Need to Know: WASH

Posted on Apr 21, 2020

a girl washes her hands with soap and water at a school in Mirebalais, Haiti
A girl washes her hands with soap and clean water at an elementary school in Mirebalais, Haiti. Photo by Aliesha J. Porcena / Partners In Health

The world is seeing now more than ever, how washing hands with soap and water has become one of the most important ways to prevent the spread of infections leading to illness. However, in lower-income countries, access to clean water is a luxury that most cannot afford. This is an incredible shame, because when people have regular access to potable water, it can lead to increased productivity, healthier communities, and decreased spread of water-borne and diarrheal diseases. That is why WASH—or water, sanitation, and hygiene—is such a vital part of improving people’s quality of life.  

For more than three decades, Zanmi Lasante (ZL), as Partners In Health is known in Haiti, has worked in close collaboration with the Haitian Ministry of Health to improve the lives of the less fortunate in the Central Plateau and lower Artibonite regions. In addition to clinical care, ZL started a WASH program to educate the public, provide clean water treatment, and conduct a variety of community projects to improve water and sanitation.

doctor provides care to cholera patient in Mirebalais, Haiti
A doctor provides patients with care in a cholera treatment center in Mirebalais, Haiti, in 2012. Photo by Rebecca E. Rollins / Partners In Health

Since the cholera epidemic began in October 2010, ZL established 12 cholera treatment centers to care for the sick and help stop the spread of the bacterial infection. Staff also disinfected homes, distributed hygiene kits, which included soap and water purification tablets, and made patient referrals to local cholera treatment centers. ZL trained teachers and community health workers on how to communicate about and encourage proper hygiene. And ZL staff led the construction or rehabilitation of dozens of public water sources, including protecting natural springs, covering wells, and repairing pumps.

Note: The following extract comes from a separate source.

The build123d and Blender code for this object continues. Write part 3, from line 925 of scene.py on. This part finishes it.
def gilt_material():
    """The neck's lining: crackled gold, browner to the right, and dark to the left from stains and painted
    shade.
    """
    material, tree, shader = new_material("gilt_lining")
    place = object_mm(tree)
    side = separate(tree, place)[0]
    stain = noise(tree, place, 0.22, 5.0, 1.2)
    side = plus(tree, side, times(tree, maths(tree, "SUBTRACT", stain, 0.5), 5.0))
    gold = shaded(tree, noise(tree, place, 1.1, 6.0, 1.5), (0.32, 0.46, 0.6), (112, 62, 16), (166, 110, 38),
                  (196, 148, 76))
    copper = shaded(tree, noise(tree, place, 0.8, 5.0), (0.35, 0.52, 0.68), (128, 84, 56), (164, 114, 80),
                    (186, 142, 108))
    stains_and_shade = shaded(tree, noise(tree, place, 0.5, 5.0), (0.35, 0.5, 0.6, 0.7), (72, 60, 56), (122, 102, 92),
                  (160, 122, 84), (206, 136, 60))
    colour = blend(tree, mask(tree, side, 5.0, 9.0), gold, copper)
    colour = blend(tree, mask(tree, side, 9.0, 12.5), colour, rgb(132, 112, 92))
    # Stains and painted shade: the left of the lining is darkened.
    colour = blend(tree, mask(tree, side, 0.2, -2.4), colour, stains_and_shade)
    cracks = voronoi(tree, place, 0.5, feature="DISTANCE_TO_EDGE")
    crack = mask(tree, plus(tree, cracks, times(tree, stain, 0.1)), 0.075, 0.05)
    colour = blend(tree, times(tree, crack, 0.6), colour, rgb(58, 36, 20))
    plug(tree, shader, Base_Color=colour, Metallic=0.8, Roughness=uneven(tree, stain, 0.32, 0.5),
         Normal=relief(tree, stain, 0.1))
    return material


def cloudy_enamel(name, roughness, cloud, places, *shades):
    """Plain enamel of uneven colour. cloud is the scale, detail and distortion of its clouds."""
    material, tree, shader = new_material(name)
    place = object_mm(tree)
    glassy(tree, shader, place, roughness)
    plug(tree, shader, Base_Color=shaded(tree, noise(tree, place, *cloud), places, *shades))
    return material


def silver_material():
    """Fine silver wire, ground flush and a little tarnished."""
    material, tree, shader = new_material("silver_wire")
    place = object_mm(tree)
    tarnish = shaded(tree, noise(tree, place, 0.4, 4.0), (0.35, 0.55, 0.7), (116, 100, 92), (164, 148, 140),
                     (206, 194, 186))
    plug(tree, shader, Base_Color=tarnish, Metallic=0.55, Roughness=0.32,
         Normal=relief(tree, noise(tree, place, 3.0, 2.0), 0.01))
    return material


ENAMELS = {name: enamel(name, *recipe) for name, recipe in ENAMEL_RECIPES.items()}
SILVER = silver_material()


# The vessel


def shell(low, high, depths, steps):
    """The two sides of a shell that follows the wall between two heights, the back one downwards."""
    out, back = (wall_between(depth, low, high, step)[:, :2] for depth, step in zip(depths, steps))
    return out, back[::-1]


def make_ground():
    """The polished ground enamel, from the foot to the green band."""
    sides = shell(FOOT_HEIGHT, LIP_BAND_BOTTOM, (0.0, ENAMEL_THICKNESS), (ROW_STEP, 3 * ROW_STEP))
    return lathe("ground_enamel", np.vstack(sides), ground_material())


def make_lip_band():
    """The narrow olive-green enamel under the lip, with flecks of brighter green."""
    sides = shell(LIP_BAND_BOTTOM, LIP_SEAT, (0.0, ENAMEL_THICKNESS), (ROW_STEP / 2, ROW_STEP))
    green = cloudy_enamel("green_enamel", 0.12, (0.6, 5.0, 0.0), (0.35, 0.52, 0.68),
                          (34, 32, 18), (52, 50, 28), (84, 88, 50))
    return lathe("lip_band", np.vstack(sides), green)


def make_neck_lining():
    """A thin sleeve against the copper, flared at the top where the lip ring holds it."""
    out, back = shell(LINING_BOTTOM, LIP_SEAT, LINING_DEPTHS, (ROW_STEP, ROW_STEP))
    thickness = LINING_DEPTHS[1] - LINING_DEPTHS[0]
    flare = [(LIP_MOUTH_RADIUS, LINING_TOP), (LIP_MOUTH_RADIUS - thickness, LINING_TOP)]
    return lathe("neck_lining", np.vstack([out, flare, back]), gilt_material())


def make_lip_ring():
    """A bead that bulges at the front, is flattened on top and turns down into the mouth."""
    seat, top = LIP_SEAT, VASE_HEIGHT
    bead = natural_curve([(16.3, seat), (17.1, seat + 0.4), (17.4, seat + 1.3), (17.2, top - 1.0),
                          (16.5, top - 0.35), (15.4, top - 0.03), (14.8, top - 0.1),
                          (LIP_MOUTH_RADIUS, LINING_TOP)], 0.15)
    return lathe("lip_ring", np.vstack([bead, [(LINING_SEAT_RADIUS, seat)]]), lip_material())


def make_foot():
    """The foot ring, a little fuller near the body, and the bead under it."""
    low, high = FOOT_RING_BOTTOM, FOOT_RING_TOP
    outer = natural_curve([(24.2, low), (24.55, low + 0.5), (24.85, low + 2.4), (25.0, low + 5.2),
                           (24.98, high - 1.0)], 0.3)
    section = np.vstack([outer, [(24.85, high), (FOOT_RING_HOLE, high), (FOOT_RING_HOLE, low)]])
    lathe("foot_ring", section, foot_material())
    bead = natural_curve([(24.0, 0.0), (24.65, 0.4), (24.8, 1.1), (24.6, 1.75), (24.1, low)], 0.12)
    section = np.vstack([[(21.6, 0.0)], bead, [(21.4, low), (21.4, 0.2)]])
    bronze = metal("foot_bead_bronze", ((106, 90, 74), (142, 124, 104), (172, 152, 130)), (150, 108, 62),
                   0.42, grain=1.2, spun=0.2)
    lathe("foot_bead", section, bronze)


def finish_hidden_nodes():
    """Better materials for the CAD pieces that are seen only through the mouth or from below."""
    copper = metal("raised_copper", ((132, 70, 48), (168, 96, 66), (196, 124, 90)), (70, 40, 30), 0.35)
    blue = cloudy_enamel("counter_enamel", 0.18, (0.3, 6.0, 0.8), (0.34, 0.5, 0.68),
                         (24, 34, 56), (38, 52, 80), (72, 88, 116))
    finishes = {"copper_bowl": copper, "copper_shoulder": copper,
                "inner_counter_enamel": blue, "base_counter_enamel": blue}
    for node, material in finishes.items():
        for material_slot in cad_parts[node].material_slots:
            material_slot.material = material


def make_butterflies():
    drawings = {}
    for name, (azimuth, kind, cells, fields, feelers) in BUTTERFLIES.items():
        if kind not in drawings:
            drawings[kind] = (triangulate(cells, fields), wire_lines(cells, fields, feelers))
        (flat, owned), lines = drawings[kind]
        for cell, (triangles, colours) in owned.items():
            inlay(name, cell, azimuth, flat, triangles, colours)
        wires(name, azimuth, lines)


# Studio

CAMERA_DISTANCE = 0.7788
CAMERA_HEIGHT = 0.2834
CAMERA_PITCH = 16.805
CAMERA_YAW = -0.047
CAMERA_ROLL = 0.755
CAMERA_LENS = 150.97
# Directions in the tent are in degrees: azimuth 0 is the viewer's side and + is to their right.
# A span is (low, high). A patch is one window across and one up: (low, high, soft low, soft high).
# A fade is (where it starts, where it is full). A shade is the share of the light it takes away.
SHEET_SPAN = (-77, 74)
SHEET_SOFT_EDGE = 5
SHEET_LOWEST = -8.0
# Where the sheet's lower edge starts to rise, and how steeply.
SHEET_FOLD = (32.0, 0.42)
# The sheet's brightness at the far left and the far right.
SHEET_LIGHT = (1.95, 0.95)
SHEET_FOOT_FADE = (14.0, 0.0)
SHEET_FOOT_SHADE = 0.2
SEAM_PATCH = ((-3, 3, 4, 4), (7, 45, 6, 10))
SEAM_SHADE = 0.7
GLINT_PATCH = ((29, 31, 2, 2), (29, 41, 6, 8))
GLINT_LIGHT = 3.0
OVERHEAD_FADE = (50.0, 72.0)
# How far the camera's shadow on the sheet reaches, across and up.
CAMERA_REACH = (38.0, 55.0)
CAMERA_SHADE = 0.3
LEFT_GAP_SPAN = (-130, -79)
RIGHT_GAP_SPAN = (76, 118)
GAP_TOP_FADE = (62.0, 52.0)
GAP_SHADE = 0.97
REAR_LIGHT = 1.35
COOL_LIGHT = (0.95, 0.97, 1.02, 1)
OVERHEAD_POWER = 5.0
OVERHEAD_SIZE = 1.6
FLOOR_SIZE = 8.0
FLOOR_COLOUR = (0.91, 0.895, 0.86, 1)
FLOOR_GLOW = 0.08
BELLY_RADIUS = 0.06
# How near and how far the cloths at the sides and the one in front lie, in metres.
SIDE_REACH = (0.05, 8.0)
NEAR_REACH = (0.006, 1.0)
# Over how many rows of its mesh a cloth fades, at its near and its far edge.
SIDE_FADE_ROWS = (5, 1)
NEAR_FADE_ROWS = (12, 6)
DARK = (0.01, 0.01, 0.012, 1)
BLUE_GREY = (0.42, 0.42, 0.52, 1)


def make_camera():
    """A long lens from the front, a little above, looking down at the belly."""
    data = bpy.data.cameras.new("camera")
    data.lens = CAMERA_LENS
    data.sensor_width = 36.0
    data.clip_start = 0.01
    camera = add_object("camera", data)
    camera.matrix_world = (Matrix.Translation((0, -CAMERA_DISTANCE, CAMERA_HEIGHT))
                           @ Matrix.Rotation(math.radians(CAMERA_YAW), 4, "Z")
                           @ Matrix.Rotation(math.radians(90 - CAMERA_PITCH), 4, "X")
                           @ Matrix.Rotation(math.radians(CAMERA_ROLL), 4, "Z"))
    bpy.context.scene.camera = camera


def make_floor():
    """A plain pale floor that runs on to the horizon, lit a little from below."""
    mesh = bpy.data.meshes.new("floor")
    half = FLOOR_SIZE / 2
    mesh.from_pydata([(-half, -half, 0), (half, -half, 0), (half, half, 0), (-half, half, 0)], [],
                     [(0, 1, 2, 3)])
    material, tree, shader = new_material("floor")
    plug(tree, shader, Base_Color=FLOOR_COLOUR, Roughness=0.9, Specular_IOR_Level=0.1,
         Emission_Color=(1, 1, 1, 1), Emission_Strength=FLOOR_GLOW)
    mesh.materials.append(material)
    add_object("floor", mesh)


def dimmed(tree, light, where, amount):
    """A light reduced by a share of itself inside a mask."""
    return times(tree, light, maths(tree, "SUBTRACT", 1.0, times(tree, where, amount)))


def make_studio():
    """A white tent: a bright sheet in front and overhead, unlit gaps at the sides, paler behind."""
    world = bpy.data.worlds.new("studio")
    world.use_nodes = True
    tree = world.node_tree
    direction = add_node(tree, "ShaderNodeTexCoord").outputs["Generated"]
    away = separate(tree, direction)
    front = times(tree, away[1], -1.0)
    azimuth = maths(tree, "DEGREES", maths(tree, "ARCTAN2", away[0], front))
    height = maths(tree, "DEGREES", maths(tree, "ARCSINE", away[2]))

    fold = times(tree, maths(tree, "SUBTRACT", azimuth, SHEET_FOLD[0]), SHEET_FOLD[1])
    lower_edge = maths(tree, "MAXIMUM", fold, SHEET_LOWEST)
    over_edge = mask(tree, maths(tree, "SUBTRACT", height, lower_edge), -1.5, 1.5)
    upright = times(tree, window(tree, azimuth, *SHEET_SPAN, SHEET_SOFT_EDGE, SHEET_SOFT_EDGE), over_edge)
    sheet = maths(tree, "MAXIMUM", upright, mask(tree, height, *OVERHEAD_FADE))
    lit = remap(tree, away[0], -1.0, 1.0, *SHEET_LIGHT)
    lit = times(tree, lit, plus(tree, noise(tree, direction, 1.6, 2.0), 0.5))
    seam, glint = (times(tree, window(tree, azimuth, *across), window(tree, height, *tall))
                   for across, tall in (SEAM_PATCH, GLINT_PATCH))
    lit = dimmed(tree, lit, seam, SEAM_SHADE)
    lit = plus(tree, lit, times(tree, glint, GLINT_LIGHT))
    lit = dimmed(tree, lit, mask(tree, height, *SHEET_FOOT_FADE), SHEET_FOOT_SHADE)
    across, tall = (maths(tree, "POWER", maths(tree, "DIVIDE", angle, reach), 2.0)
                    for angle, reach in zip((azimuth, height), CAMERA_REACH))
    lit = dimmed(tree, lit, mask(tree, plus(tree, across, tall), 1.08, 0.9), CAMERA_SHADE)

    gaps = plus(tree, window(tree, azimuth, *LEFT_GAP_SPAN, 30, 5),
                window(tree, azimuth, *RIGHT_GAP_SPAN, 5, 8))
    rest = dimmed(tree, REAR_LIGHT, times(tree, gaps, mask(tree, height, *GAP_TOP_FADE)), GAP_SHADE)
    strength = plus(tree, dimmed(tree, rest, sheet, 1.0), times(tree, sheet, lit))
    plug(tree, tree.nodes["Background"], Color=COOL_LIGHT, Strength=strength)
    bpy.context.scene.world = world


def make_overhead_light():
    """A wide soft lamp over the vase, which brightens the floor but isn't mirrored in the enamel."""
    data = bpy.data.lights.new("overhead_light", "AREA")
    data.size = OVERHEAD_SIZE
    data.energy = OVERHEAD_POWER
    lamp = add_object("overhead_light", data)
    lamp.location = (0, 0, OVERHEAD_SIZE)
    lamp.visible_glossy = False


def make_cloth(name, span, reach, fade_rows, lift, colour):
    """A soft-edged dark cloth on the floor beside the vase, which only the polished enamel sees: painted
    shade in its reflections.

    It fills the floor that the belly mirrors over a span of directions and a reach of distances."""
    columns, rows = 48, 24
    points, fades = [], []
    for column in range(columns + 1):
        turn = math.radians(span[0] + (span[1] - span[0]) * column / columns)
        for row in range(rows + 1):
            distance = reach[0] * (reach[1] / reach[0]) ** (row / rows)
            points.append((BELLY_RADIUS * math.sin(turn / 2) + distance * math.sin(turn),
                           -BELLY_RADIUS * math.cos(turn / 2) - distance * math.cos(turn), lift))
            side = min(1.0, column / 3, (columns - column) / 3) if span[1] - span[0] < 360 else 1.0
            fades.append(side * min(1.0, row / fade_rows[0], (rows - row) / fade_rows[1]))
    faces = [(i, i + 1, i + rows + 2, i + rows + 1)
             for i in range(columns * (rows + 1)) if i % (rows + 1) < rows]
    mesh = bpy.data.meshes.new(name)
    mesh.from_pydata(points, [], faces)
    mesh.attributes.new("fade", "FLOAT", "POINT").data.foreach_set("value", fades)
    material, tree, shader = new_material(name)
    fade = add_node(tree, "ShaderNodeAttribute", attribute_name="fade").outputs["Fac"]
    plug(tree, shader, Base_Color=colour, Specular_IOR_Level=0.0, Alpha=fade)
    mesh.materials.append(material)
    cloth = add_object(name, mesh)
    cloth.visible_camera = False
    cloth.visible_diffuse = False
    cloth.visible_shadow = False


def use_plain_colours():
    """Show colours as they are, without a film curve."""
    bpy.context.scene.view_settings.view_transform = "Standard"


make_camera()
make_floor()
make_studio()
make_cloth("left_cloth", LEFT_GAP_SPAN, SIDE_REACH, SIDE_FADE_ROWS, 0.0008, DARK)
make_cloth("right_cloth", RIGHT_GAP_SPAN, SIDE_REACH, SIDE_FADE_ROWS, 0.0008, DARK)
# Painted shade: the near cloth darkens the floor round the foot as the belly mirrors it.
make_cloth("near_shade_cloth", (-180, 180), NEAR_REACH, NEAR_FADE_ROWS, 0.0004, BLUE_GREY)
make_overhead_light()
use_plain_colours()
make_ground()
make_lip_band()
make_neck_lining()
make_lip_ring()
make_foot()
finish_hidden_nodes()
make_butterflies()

At University Hospital in Mirebalais, ZL built a sanitation block—called Kay Liz—where an average of 500 people each day access bathrooms and showers, where this a regular stock of clean water and soap. This was key considering many patients arrive with family members or friends, who sometimes travel from far away to stay and accompany their loved ones through care. The sanitation block ensures they will remain healthy themselves throughout their stay.

Below, Saskya Vitiello, ZL's partnership relations officer, provides a definition of WASH, explains its importance in quality health care, and talks about its link to climate change:

community education on proper handwashing outside Mirebalais, Haiti
Rose Marie Renati (center), a local PIH health agent, teaches children at an orphanage in Fond Michel about the importance of handwashing to prevent illness. Photo by Cecille Joan Avila / Partners In Health
  1. What is WASH exactly?

WASH is the intersection of access to water, sanitation, and hygiene. A complete WASH program ensures individuals have access to safe water to drink, bathe in, wash clothing, and perform all bodily care. It means people have access to a toilet, where fecal waste is properly disposed of and cannot contaminate individuals or water sources.  In addition, it means that everyone has basic hygiene knowledge, including the importance of washing hands thoroughly with soap and water.

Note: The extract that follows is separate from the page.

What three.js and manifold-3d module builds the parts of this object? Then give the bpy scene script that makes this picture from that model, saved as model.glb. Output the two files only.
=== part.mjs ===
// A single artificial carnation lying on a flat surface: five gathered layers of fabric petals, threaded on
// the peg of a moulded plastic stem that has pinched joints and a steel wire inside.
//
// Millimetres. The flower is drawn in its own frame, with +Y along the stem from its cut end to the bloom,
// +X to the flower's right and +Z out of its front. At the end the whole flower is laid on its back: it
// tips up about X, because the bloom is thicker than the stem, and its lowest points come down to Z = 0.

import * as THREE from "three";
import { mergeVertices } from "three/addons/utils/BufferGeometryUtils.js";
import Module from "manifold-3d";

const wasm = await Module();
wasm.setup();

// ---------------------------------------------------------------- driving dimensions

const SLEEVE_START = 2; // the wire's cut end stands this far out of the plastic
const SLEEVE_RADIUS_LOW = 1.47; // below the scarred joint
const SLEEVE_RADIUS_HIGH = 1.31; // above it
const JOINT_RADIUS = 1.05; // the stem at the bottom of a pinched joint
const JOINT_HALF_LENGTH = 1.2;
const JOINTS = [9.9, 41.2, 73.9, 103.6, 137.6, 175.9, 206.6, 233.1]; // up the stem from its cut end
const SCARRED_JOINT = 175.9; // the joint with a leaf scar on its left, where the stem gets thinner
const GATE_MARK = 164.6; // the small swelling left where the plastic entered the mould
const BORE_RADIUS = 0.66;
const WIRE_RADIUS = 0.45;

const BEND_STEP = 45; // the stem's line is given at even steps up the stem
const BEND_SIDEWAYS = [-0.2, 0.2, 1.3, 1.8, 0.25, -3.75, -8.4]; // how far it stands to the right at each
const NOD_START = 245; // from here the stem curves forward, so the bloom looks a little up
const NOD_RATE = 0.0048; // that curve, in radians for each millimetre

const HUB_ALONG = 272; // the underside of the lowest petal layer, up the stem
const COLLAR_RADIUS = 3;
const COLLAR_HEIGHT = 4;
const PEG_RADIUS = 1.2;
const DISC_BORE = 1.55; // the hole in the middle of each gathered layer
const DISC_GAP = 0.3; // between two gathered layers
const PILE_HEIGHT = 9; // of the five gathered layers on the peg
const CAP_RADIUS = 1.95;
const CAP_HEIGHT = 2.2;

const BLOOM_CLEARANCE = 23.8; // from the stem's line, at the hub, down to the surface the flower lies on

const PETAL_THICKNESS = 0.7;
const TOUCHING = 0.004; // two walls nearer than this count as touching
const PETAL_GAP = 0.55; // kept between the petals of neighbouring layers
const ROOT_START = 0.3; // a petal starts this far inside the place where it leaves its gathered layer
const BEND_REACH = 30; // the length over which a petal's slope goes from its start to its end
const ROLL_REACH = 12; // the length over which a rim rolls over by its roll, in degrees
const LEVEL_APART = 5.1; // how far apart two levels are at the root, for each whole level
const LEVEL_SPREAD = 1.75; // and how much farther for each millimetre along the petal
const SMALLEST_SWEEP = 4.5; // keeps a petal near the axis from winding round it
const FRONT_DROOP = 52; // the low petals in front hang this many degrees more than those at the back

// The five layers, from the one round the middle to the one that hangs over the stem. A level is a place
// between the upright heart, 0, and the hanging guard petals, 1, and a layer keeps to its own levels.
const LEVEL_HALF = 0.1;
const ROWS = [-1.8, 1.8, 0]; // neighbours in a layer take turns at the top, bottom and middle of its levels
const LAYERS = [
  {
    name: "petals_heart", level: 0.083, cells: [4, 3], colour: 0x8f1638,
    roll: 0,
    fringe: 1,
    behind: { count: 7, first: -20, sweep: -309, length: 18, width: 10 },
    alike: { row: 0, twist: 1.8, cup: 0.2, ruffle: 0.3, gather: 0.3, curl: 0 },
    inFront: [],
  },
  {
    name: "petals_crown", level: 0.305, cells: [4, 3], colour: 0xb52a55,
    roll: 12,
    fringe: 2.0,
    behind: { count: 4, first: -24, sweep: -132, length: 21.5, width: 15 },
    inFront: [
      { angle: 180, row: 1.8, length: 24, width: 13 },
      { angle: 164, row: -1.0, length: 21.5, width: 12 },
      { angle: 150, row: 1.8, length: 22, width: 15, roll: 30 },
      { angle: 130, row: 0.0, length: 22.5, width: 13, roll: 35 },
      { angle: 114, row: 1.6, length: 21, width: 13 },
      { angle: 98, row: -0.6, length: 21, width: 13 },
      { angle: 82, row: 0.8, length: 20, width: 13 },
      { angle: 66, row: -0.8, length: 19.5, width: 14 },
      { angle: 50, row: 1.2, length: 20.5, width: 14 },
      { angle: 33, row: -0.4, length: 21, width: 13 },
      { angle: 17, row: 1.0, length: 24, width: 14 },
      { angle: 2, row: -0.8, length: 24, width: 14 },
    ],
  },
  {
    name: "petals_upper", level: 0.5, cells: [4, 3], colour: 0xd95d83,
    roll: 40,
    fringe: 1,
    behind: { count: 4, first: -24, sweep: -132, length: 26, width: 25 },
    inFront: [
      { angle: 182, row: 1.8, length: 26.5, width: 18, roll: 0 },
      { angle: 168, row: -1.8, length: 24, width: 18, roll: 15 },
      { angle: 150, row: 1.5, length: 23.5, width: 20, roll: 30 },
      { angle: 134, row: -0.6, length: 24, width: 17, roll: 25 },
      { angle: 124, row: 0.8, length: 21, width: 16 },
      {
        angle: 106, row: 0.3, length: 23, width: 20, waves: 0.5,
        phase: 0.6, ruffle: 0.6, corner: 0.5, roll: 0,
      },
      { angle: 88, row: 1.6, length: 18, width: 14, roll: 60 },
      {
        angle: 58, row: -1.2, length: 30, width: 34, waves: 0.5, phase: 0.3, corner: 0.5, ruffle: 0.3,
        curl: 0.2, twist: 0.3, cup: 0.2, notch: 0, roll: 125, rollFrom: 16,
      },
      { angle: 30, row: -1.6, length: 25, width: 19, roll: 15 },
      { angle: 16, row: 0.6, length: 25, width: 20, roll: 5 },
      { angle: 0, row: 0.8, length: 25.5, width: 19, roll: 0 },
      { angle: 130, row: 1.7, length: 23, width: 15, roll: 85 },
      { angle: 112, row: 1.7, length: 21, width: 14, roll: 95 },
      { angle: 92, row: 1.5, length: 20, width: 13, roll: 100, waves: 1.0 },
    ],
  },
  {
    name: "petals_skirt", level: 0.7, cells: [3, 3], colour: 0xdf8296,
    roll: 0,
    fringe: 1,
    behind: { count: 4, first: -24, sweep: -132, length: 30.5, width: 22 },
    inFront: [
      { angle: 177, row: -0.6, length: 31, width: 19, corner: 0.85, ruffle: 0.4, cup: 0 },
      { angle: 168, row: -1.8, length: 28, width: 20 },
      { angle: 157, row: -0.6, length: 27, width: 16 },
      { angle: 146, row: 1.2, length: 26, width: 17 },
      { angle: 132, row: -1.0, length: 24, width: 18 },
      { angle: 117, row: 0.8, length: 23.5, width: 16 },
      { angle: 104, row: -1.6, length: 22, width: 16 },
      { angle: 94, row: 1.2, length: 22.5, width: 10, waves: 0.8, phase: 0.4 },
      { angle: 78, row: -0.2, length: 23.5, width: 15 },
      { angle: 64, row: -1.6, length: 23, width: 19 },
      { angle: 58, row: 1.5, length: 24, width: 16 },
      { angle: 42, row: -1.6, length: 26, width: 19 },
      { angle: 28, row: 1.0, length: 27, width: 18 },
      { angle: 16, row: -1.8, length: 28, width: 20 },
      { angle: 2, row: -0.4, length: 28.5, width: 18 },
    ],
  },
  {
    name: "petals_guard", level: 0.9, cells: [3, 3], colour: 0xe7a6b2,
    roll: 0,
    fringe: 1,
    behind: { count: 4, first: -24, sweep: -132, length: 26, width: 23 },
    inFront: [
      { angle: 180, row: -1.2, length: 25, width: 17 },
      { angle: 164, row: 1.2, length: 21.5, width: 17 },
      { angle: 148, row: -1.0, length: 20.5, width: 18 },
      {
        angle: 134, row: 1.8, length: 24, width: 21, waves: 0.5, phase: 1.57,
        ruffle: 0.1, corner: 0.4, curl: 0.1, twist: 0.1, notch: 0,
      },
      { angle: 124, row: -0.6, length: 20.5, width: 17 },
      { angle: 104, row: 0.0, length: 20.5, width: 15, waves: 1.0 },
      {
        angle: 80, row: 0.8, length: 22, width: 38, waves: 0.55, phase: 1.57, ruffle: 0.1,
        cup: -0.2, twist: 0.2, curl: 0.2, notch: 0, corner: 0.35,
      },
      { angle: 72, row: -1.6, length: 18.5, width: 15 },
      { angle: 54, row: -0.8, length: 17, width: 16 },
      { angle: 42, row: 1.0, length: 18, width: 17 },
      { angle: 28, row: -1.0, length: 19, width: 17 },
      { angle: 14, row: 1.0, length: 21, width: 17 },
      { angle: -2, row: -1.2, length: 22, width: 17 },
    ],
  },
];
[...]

  1. Why is WASH important in places like health care facilities?

Just as there is an intersection among the three components of WASH, there is an intersection between WASH and health care. According to the British Medical Journal, the invention of sanitation is the greatest medical advancement in 150 years, surpassing the inventions of antibiotics and anesthesia.

Health facilities should exist in an environment that helps individuals recover from illness not makes individuals sicker. As such, a health facility cannot properly function if infection is not controlled. Health care professionals cannot control the spread of infection without clean water to wash their hands and clean surfaces, nor without toilets for proper disposal of human waste. Moreover, when health facilities do exist in the absence of good WASH, patients and health care workers suffer.

  1. What are the positive impacts of strong WASH programs in health facilities?

Having access to adequate WASH services in a hospital creates environments that are safer for both health care workers and the patients who visit facilities. This includes reduced risk of infection in surgical spaces, safer labor and deliveries—including cesarean sections, and reduced transmission of infectious diseases among patients.

  1. When WASH is not in place properly, what are the negative impacts?

Infection can spread among health care workers and patients. Patients can spread disease to other patients. Surgery cannot take place safely. In addition, labor and delivery can lead to complications for the woman and child, even leading to higher mortality rates from uncontrolled infections.

  1. How is WASH linked to environmental and climate change issues?

A poorly planned or executed WASH project can negatively impact communities and ecosystems when, for example, improperly collecting and disposing human waste—especially when that waste contaminates public water sources. This is most important in countries where open defecation due to lack of sanitation facilities is the highest.

Water-related climate change, such as more severe and frequent droughts or floods, will have the greatest impact on the most vulnerable. During those droughts and floods, the lack of water and sanitation in emergencies leads to increases in diarrheal diseases, such as cholera, and other health problems.